Sería falso denigrar la resistencia soviética en las calles de la ciudad. Las estrategias fueron acertadas. La más sencilla de ellas fue 'abrazar' a la infantería alemana. En la práctica: desplegar a los soldados lo más cerca posible de las posiciones de la 'Wehrmacht' para evitar que las fuerzas aéreas germanas lanzaran sus bombas. Y lo mismo sucedía con la artillería que sitiaba la urbe, todavía letal durante estos compases del conflicto. Aquello hizo que se esfumara la eficacia de la conocida como 'guerra relámpago', basada en embolsar al enemigo, cercarlo y aguardar hasta poder orquestar un ataque combinado a través de un punto de ruptura. Stalingrado fue el fin de aquello.

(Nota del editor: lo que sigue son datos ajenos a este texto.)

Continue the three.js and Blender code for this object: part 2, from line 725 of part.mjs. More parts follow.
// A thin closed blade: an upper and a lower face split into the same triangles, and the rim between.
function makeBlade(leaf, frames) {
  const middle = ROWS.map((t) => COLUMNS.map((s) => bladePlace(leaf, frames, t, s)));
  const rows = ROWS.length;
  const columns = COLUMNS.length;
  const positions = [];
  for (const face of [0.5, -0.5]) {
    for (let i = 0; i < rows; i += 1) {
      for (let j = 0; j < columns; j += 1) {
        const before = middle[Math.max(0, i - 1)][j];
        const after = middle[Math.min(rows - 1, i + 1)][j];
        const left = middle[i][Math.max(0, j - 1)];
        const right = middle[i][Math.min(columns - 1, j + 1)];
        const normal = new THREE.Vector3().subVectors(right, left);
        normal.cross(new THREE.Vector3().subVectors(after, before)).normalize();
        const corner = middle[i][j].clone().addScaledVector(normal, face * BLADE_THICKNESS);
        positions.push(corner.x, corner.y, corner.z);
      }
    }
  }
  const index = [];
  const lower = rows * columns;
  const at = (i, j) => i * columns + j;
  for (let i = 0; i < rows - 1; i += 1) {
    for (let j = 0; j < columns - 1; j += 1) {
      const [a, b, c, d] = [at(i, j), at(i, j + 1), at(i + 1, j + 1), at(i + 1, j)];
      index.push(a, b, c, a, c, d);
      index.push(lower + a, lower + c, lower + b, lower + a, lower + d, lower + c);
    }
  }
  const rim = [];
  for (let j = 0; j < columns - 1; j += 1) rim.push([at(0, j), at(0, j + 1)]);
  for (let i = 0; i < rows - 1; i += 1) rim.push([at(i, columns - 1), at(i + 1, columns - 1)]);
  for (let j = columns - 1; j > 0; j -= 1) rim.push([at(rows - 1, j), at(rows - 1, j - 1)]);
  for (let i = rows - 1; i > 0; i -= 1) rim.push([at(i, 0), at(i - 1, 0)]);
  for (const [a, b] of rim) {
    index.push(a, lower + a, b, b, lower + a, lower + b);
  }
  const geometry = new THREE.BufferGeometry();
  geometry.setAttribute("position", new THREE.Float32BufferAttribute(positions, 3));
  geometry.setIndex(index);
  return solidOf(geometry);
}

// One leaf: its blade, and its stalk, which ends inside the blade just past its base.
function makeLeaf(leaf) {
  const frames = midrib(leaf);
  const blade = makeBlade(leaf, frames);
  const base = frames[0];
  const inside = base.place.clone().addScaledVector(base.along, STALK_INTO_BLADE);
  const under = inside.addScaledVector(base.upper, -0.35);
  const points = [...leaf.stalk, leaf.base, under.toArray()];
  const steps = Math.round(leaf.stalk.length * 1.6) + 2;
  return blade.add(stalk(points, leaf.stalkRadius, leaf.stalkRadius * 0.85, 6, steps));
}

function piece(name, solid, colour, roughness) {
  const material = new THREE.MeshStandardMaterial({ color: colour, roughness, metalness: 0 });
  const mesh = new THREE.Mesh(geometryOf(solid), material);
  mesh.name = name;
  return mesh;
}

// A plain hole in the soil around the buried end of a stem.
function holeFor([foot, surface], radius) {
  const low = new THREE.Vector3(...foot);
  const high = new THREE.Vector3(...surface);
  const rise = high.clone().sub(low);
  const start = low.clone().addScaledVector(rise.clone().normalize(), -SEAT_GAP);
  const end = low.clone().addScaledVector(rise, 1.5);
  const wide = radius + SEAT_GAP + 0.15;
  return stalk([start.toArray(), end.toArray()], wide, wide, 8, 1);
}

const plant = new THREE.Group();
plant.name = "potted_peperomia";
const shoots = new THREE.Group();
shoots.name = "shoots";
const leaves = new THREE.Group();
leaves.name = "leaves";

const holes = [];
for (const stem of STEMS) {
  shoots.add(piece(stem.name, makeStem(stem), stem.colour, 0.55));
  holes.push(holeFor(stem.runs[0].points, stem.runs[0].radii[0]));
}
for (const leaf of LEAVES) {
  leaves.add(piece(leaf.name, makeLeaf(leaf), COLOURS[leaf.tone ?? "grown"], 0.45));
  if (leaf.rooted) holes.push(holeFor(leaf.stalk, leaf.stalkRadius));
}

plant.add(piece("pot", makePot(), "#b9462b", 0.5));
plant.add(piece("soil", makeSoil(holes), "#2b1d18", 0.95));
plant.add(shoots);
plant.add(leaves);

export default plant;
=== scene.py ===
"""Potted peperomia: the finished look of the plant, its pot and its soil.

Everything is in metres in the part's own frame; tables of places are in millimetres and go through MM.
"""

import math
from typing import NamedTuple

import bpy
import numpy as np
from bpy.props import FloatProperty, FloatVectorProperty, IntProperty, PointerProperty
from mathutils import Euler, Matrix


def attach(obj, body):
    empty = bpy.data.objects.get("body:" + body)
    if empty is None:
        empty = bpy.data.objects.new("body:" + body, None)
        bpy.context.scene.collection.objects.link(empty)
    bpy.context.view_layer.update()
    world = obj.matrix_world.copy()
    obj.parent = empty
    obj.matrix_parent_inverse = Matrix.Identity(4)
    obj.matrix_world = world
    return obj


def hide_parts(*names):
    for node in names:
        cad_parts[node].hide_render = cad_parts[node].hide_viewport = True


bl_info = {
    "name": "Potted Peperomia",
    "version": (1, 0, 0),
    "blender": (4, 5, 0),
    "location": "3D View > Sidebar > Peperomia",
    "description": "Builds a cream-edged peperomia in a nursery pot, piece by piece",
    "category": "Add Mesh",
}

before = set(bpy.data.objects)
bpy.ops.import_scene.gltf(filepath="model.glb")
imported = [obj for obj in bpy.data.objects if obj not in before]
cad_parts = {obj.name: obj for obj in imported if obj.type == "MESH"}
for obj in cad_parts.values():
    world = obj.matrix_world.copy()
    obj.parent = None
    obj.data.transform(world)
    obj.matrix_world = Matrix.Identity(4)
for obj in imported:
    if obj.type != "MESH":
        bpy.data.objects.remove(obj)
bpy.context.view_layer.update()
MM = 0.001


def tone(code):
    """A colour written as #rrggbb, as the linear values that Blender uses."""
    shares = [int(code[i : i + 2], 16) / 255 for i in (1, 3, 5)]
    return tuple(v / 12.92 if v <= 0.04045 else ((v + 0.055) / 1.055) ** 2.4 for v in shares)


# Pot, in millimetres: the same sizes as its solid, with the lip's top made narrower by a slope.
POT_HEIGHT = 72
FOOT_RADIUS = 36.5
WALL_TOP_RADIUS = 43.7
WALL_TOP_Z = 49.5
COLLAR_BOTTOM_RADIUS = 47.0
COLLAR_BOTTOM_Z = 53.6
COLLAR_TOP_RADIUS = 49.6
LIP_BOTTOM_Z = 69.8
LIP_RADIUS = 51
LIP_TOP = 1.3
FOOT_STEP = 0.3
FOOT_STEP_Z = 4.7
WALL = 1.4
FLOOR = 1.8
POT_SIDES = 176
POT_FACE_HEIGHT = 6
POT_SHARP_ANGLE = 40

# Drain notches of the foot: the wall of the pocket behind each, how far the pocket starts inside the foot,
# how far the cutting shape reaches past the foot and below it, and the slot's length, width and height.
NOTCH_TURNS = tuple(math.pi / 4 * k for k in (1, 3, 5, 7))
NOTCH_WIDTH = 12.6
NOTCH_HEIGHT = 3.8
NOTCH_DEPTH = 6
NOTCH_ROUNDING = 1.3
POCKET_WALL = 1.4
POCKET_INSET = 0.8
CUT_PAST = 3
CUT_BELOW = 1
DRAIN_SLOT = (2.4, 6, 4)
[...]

Por otro lado, los soviéticos recurrieron a una estratagema efectiva: convertir los edificios en posiciones de defensa improvisadas. «Es una lucha violenta, casa por casa. Las tropas alemanas avanzan dentro de la ciudad con dificultad. En un solo sector han sido destruidos veinte carros en una jornada», explicaba el corresponsal de ABC en Rusia a finales de septiembre de 1942. Aquellos 'diques' o 'rompeolas' obligaban a los germanos a cambiar la dirección de los ataques para no caer bajo el intenso fuego de las ametralladoras Maxim o las explosiones provocadas por los cócteles Molótov. Lo que desconocían es que estaban siendo dirigidos hacia enclaves donde les aguardaba una emboscada masiva.

El enésimo truco para combatir a los alemanes fue valerse de francotiradores. En primer lugar, para acabar con objetivos concretos que pudieran causar problemas –servidores de ametralladoras, dotaciones de morteros...– pero también para provocar el caos en los enemigos del Ejército Rojo. «Centinelas y francotiradores de ambos sexos en Rusia», titulaba ABC. A nivel psicológico, el Ejército de la URSS también apostó por no dar ni un solo minuto de descanso al enemigo. Así, los oficiales generalizaron los ataques nocturnos para impedir que los soldados de la 'Wehrmacht' tuvieran siquiera un minuto de descanso. Aquella tensión, ese sentimiento de inseguridad provocado por la posibilidad de verse superados en cualquier momento y lugar, generó un estrés que terminó por pasar factura al invasor.